### Directions for this task:
Give back the lines exactly, from the first one to the line with "add('head', head(), PAINT.blue, 0.4);", both ends included.

================

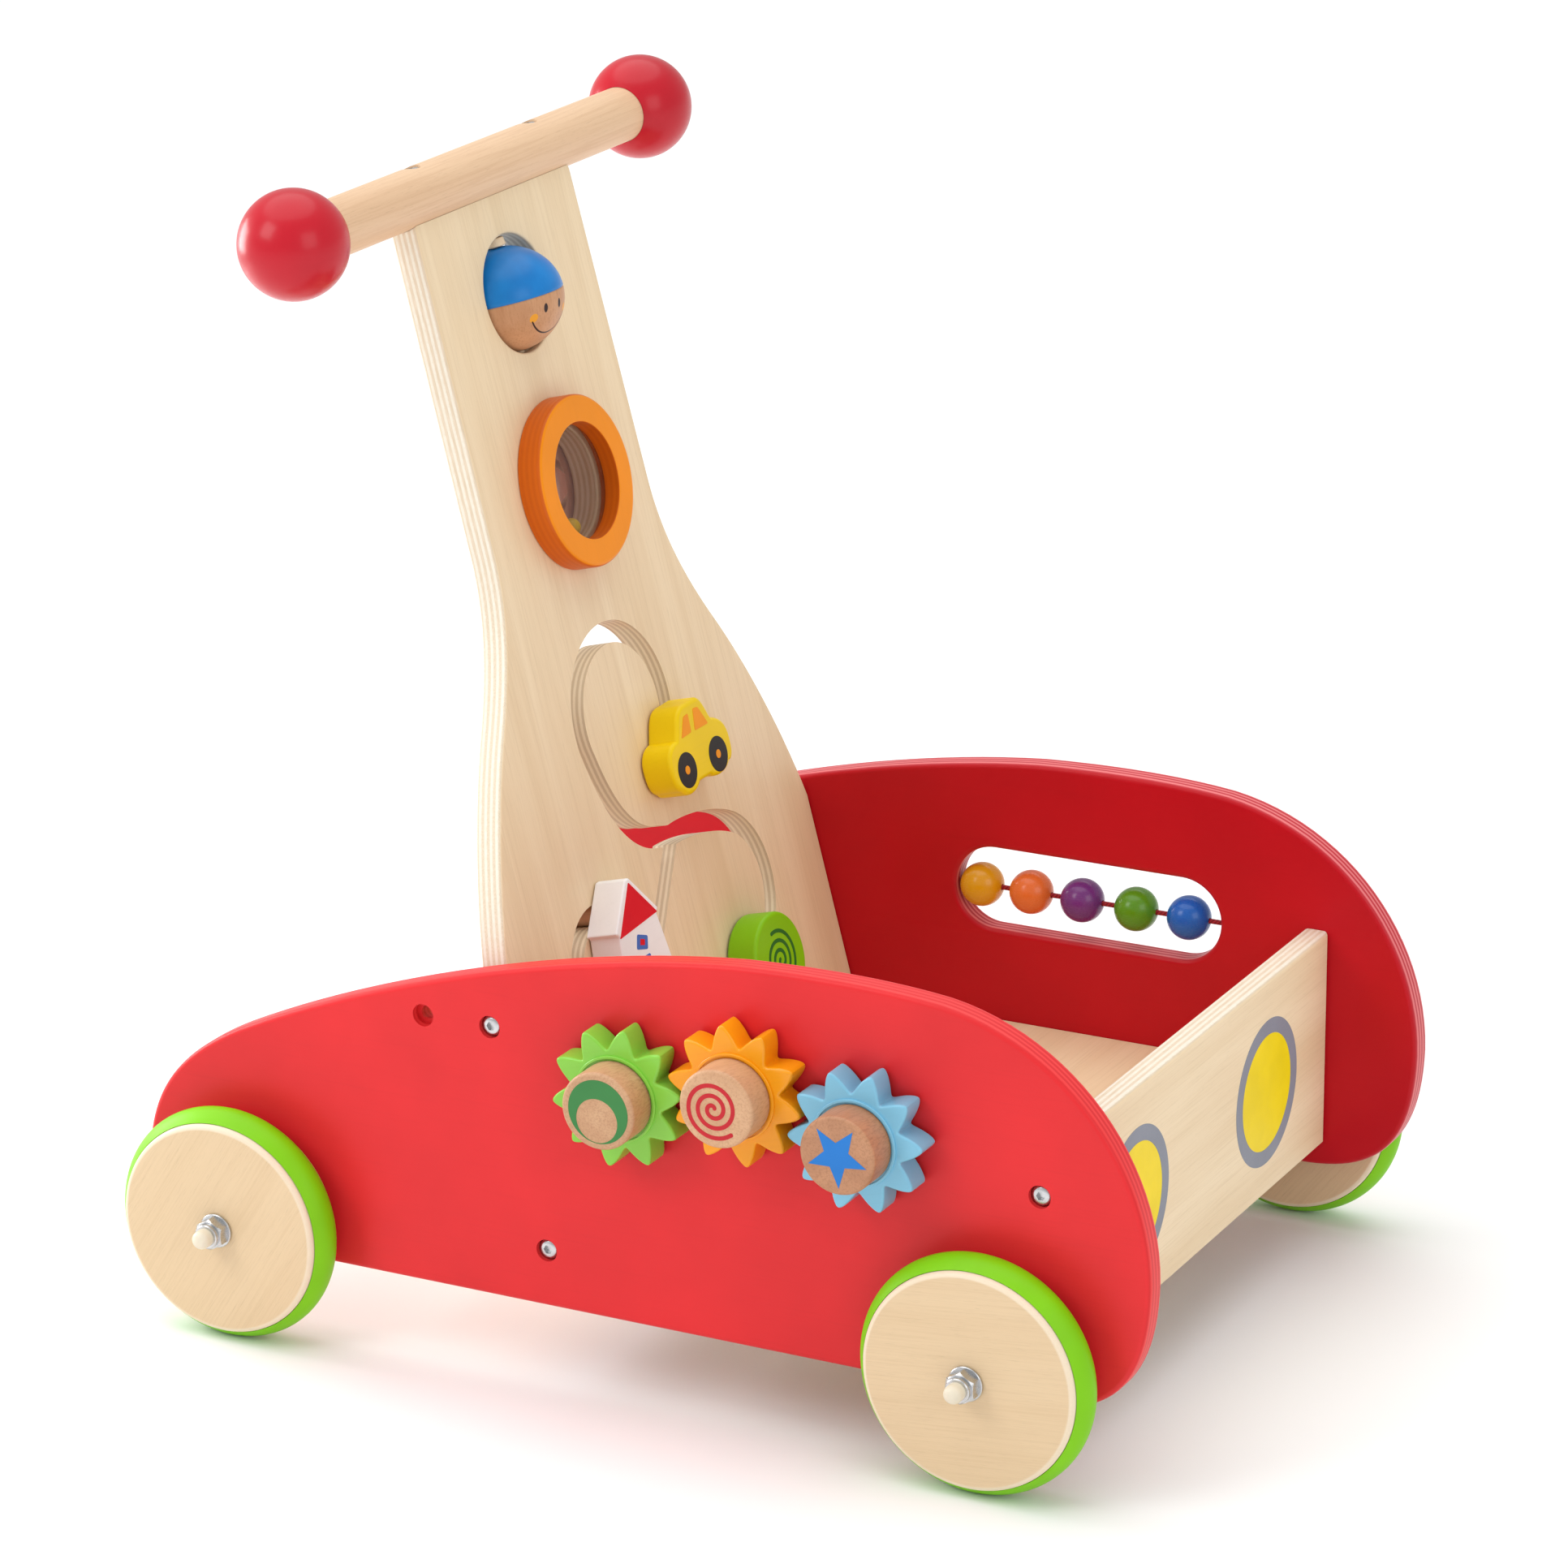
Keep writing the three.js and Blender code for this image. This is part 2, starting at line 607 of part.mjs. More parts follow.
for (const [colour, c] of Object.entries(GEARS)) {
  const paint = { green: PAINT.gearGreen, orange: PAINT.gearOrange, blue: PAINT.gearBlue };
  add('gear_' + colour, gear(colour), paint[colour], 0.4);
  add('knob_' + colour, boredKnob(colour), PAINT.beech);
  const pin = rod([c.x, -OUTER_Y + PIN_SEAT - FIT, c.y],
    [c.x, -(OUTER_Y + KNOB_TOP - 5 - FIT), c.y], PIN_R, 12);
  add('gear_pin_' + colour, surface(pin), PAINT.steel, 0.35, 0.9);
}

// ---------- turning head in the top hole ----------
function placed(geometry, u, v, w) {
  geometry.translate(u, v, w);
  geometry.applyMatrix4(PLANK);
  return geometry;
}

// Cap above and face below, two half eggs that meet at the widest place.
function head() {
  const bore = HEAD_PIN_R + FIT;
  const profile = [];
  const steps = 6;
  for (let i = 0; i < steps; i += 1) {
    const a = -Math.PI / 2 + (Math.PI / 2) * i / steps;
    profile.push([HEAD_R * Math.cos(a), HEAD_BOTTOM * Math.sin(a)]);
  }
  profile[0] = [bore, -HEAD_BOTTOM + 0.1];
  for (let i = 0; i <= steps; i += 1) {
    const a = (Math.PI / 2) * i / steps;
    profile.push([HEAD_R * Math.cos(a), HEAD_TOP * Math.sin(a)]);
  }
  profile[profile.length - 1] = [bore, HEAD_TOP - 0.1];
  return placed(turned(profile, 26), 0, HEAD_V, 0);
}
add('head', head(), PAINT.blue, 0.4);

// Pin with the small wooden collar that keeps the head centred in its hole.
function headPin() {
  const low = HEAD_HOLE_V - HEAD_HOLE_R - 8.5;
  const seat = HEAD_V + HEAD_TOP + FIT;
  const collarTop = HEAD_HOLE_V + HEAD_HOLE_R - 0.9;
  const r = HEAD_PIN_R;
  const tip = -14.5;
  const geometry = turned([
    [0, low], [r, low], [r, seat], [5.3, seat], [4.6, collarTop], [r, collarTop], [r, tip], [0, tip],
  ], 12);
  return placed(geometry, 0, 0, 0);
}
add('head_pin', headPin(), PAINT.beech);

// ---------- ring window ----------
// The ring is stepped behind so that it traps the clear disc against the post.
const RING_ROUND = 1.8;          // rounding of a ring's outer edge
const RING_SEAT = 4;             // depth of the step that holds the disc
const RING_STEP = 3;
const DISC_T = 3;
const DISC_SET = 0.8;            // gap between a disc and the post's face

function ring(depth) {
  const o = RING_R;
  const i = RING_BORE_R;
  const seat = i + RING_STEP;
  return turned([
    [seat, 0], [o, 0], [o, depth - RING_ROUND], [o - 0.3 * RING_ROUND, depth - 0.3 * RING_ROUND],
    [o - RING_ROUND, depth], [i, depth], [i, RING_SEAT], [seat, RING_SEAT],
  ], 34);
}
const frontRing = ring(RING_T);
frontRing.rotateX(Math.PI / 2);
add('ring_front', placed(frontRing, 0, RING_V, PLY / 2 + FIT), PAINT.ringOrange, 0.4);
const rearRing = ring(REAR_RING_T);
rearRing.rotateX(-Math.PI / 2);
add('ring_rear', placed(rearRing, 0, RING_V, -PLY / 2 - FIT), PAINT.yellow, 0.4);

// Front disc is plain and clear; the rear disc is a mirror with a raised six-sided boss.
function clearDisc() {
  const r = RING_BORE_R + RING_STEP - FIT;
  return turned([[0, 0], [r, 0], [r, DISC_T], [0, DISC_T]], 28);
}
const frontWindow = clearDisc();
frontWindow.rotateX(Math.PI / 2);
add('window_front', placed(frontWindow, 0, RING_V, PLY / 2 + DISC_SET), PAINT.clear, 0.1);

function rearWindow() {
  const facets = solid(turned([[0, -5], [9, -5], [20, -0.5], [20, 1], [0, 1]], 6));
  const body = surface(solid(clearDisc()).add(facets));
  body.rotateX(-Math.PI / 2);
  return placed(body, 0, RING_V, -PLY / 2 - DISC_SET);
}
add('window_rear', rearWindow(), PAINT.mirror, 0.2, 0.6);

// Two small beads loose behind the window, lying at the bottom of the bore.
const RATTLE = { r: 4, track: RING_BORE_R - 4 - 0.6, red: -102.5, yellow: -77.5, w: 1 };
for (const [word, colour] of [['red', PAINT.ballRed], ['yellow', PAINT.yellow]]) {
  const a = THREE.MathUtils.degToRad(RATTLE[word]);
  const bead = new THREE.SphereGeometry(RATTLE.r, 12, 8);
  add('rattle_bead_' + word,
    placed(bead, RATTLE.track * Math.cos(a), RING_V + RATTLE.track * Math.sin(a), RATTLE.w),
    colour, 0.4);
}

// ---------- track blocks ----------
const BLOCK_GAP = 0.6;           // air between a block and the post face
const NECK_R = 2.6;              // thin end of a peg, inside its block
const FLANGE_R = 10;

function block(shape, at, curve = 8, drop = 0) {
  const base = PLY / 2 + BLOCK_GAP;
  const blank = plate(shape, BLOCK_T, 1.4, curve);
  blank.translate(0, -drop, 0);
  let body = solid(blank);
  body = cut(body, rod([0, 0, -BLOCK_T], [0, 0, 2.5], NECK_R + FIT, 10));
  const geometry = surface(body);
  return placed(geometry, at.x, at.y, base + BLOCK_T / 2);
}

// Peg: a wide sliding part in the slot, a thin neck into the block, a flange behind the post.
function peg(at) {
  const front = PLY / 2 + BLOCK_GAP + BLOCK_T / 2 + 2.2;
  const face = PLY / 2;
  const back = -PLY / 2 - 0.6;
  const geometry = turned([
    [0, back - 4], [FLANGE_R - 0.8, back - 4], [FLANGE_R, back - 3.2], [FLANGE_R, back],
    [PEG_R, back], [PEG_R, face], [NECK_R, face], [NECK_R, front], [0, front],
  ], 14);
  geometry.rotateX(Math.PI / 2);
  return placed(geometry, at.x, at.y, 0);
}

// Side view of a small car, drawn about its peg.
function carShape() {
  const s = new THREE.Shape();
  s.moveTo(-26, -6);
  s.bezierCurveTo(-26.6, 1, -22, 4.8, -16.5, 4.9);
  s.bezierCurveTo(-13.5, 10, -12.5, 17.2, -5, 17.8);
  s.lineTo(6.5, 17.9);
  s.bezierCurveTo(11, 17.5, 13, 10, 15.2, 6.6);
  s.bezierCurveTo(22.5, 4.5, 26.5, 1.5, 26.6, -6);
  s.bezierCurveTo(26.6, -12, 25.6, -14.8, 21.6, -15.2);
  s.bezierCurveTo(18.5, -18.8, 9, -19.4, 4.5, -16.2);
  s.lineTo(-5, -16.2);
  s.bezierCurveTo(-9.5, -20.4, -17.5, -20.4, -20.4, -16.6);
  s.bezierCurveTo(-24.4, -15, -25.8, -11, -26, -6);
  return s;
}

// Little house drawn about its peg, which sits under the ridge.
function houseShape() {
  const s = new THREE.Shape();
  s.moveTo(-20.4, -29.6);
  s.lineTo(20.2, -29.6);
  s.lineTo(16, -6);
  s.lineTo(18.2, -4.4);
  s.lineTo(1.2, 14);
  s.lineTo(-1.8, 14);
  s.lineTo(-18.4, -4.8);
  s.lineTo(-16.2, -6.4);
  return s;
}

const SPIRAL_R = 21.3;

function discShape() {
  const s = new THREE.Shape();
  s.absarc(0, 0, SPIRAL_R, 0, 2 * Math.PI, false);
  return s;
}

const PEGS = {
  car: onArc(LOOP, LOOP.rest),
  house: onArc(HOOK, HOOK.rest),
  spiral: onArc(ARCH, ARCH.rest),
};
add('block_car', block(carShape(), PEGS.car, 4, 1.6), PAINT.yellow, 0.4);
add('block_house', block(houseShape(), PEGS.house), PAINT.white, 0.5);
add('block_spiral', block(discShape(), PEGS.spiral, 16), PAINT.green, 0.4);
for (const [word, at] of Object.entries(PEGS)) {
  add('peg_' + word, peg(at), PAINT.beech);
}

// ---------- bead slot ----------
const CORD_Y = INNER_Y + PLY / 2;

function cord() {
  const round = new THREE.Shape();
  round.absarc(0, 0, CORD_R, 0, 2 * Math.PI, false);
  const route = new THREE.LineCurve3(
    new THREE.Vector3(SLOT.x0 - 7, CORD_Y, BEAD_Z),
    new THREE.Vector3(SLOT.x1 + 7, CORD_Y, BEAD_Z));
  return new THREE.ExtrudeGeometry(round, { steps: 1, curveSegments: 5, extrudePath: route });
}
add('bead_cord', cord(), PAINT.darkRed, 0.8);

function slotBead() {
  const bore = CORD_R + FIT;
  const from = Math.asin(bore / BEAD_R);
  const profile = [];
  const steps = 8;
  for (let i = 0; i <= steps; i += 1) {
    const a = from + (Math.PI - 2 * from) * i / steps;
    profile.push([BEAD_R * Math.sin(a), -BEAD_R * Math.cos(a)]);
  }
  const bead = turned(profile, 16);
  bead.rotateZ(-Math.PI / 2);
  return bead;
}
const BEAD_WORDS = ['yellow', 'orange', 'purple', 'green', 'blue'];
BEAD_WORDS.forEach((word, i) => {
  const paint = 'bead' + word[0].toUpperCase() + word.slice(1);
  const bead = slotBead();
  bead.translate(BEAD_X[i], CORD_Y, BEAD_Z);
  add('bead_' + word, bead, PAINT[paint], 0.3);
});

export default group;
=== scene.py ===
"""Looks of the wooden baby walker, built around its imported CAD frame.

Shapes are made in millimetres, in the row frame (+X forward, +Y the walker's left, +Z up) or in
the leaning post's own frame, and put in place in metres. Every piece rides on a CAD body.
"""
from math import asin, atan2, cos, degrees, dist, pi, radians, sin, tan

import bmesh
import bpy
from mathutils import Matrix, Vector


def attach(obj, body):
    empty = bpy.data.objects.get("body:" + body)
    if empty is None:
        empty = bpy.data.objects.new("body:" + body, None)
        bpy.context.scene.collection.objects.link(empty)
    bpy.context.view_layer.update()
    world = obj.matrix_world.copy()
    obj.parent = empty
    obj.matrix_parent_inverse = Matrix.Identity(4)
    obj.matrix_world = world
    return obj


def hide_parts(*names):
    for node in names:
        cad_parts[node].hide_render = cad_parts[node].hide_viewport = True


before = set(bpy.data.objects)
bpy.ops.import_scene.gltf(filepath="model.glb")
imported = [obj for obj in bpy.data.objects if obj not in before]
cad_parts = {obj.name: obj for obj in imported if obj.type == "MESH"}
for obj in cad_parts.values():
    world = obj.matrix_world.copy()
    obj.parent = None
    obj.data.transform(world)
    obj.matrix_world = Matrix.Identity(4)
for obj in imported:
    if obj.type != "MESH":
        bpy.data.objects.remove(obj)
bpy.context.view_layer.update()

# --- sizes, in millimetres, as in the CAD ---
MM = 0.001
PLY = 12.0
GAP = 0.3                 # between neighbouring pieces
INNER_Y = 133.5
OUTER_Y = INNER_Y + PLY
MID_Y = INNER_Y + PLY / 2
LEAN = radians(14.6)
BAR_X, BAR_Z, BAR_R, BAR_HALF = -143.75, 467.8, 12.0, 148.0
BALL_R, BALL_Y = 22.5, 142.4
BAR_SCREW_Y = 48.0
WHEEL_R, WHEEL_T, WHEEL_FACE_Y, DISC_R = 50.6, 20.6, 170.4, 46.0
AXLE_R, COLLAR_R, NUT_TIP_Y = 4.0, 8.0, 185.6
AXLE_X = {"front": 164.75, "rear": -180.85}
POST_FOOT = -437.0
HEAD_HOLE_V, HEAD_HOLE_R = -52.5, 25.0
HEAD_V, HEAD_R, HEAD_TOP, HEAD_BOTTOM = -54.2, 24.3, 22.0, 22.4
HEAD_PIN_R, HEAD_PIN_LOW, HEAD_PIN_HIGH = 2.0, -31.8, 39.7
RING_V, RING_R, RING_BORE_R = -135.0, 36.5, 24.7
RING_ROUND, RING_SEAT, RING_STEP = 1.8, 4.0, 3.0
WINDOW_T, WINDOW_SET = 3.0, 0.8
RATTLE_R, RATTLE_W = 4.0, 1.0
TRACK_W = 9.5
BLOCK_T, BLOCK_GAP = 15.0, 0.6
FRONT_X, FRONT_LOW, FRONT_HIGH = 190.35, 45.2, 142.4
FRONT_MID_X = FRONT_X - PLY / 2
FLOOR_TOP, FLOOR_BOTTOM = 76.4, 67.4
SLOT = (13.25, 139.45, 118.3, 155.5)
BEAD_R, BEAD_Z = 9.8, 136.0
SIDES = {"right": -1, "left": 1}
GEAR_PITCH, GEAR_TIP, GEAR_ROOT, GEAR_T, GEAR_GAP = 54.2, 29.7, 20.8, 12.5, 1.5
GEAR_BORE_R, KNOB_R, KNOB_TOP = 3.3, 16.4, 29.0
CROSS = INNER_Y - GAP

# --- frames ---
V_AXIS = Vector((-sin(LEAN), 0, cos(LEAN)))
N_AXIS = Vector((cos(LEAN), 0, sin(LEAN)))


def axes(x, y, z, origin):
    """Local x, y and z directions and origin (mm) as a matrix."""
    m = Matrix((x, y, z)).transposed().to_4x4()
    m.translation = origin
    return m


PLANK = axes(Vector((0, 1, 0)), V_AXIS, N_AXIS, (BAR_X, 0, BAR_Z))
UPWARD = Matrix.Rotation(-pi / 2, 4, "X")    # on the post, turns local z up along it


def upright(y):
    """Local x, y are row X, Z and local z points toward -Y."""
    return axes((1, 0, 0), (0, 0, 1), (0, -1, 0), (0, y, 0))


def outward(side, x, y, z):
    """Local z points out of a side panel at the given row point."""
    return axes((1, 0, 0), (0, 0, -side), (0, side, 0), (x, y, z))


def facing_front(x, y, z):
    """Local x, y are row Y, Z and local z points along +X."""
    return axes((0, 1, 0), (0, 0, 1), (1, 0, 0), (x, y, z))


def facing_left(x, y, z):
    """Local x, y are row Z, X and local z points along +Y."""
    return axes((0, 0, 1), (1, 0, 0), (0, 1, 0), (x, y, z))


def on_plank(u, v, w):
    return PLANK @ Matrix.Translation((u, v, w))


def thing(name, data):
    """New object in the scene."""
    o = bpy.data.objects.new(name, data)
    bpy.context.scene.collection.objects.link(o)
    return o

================

### Exercise answer:
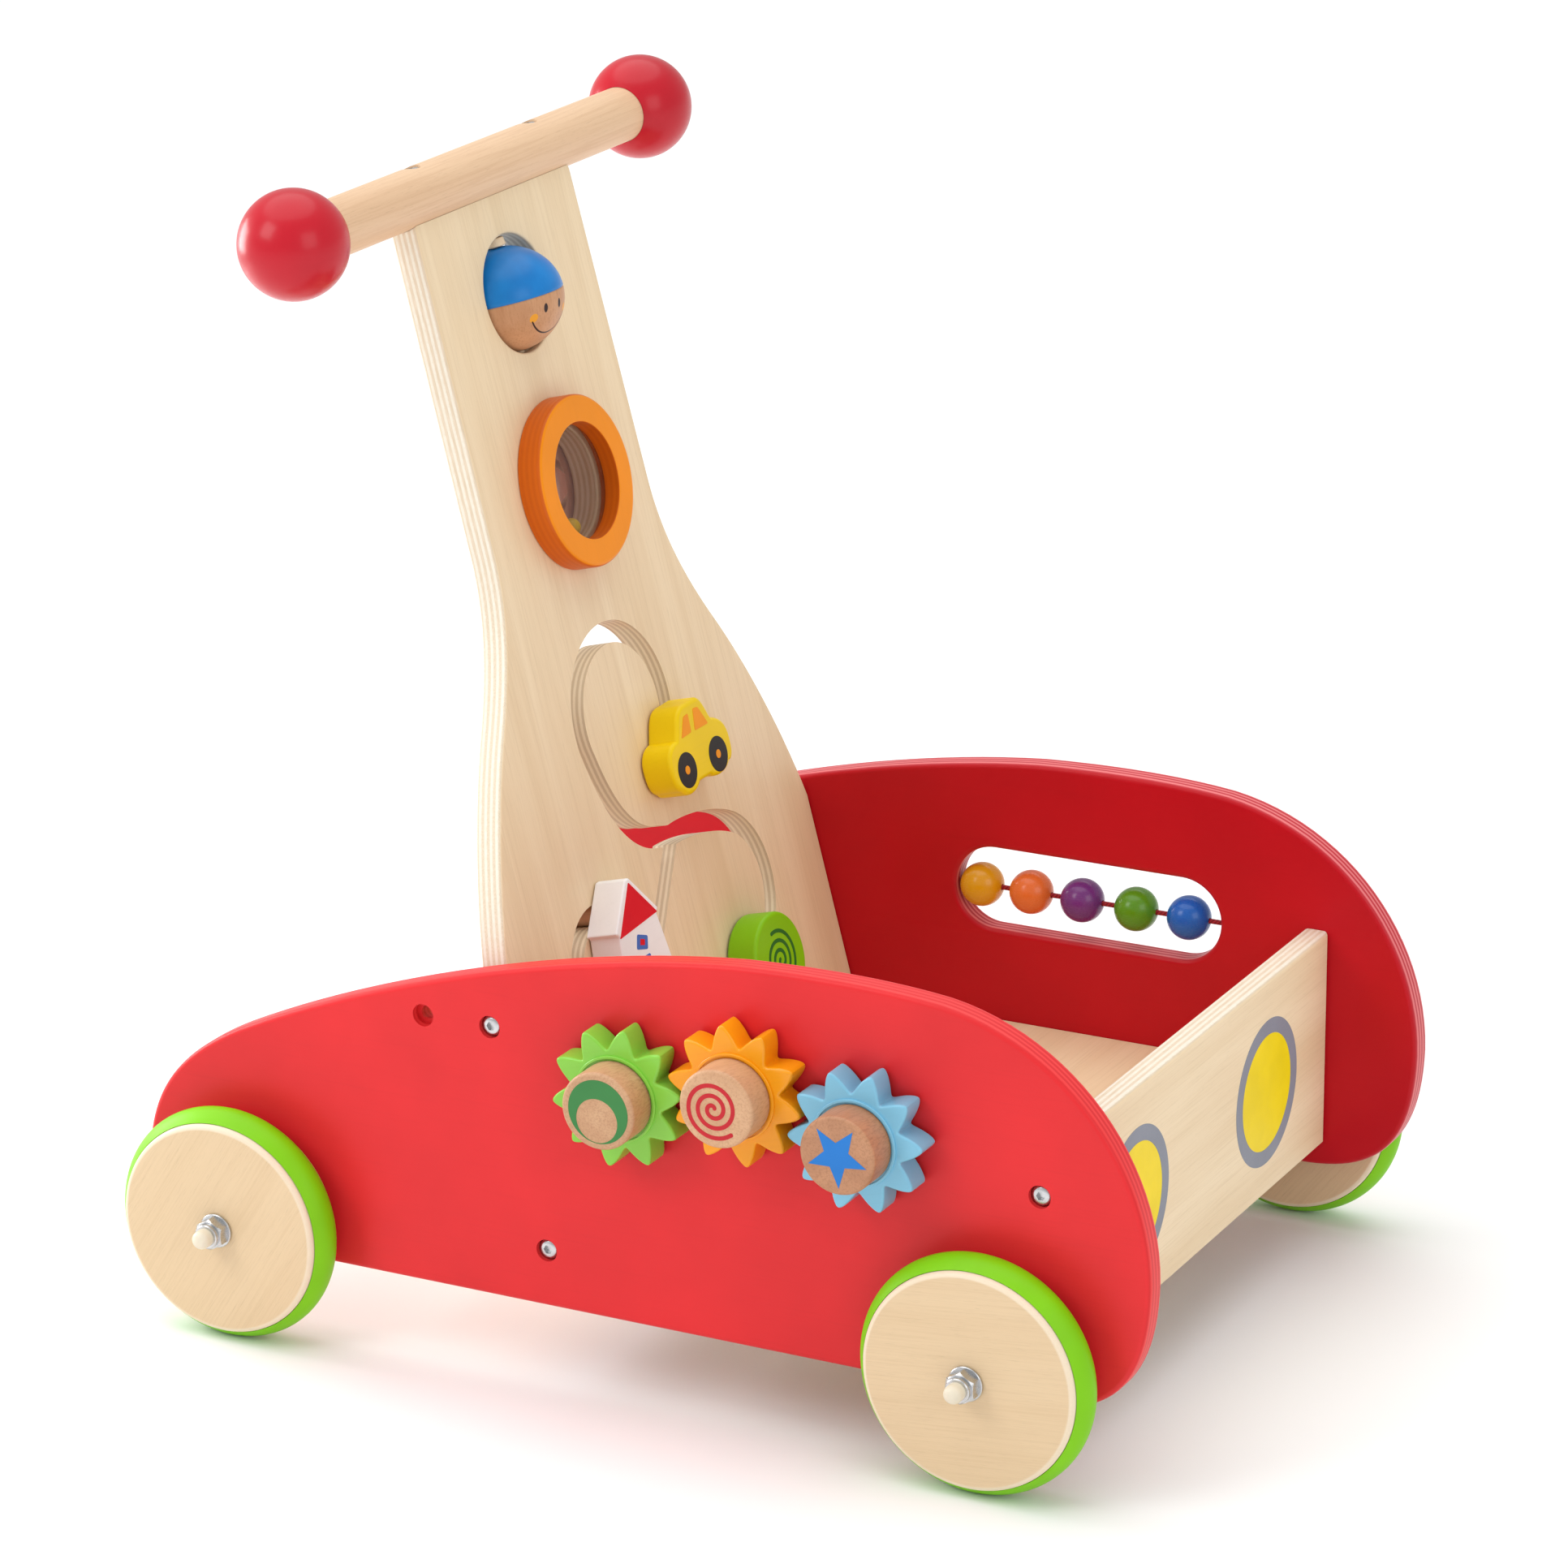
Keep writing the three.js and Blender code for this image. This is part 2, starting at line 607 of part.mjs. More parts follow.
for (const [colour, c] of Object.entries(GEARS)) {
  const paint = { green: PAINT.gearGreen, orange: PAINT.gearOrange, blue: PAINT.gearBlue };
  add('gear_' + colour, gear(colour), paint[colour], 0.4);
  add('knob_' + colour, boredKnob(colour), PAINT.beech);
  const pin = rod([c.x, -OUTER_Y + PIN_SEAT - FIT, c.y],
    [c.x, -(OUTER_Y + KNOB_TOP - 5 - FIT), c.y], PIN_R, 12);
  add('gear_pin_' + colour, surface(pin), PAINT.steel, 0.35, 0.9);
}

// ---------- turning head in the top hole ----------
function placed(geometry, u, v, w) {
  geometry.translate(u, v, w);
  geometry.applyMatrix4(PLANK);
  return geometry;
}

// Cap above and face below, two half eggs that meet at the widest place.
function head() {
  const bore = HEAD_PIN_R + FIT;
  const profile = [];
  const steps = 6;
  for (let i = 0; i < steps; i += 1) {
    const a = -Math.PI / 2 + (Math.PI / 2) * i / steps;
    profile.push([HEAD_R * Math.cos(a), HEAD_BOTTOM * Math.sin(a)]);
  }
  profile[0] = [bore, -HEAD_BOTTOM + 0.1];
  for (let i = 0; i <= steps; i += 1) {
    const a = (Math.PI / 2) * i / steps;
    profile.push([HEAD_R * Math.cos(a), HEAD_TOP * Math.sin(a)]);
  }
  profile[profile.length - 1] = [bore, HEAD_TOP - 0.1];
  return placed(turned(profile, 26), 0, HEAD_V, 0);
}
add('head', head(), PAINT.blue, 0.4);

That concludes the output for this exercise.